The first three plants were financed with net billing, a complicated arrangement to regionalize the cost and risk, and allowed WPPSS to sell bonds with the implicit guarantee that the Bonneville Power Administration would back them, Pope said.
But when BPA sold regional public utilities on the concept that two more nuclear reactors needed to be built or they would run out of electricity, it persuaded them to back the reactors without the net billing assurance, he said.
The five reactors were started not only with two sharply different financing arrangements, but also at two sites hundreds of miles apart, with three different engineering firms and two different planned reactor technologies, he said.
"No wonder there were problems," he said.
At the same time, recessions and slow economic growth slowed the demand for electricity and tight federal money policies boosted interest rates, he said.
In May 1981, work stopped on the fourth and fifth reactors. Later, reactors one and three would be mothballed.
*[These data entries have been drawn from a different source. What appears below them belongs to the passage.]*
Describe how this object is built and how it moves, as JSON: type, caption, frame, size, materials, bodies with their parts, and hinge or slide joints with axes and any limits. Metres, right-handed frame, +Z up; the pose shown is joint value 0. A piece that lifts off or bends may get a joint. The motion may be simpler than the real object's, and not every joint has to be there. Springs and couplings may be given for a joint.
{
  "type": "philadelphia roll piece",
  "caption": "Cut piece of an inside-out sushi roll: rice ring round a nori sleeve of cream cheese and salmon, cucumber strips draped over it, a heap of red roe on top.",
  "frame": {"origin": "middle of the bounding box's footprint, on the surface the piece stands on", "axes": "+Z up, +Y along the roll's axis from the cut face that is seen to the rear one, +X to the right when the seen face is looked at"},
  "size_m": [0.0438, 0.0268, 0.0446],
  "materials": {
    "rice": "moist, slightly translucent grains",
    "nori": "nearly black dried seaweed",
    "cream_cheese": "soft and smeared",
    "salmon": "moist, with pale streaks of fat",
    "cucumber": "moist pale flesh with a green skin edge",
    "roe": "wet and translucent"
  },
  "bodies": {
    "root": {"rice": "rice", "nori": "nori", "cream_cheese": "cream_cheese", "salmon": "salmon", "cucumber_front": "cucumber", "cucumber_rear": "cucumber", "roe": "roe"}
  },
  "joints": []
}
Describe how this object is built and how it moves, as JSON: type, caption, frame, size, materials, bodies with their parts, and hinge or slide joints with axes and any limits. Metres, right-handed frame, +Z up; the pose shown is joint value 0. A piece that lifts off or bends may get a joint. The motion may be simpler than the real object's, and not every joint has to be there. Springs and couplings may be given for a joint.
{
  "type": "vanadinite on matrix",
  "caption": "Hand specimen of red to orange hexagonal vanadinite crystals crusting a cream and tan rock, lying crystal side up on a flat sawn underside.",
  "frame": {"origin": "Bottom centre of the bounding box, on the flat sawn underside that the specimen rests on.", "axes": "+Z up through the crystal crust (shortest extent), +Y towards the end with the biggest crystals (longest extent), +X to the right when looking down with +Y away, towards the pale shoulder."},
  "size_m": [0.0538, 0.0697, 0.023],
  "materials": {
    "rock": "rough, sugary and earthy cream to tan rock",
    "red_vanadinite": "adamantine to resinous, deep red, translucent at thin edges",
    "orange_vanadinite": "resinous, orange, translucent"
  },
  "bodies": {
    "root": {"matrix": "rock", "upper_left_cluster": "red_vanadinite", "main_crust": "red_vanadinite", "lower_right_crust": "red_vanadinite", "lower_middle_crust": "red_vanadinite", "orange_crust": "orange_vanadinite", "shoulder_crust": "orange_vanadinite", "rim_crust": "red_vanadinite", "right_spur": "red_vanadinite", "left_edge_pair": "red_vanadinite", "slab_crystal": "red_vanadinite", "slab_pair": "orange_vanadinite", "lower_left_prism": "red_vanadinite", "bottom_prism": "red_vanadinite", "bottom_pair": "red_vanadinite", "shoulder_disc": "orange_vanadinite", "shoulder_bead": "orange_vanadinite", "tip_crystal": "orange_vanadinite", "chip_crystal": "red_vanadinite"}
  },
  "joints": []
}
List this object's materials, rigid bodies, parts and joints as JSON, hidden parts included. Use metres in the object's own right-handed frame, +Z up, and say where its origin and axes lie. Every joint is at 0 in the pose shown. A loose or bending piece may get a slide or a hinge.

"The complexity of building nuclear plants strikes me as an ongoing, as well as a historical, problem," Pope said.
There are benefits to being flexible and nimble in providing power, he said. One response may be to build small, such as the concept of NuScale Power, which plans to produce modular nuclear units with a 45-megawatt capacity that can be linked together.
WPPSS also has lessons to teach about being overly optimistic in forecasting power demand, he said. When the five nuclear plants were planned, forecasters believed that electric demand would not respond to price changes and that it would continue to grow faster than the growth rate of the nation's gross domestic product, he said.
Those assumptions have proved false.
"I hope a reminder of what went wrong can help us all approach big issues with open minds and a measure of humility," Pope said. "The problems we face in energy policy are too serious, especially in an era of global warming, to fall back on answers that failed us a generation ago."
Pope spoke Tuesday at a Richland meeting of the Eastern Washington Section of the American Nuclear Society and Wednesday at a Kennewick meeting of the Pasco-Kennewick Rotary Club.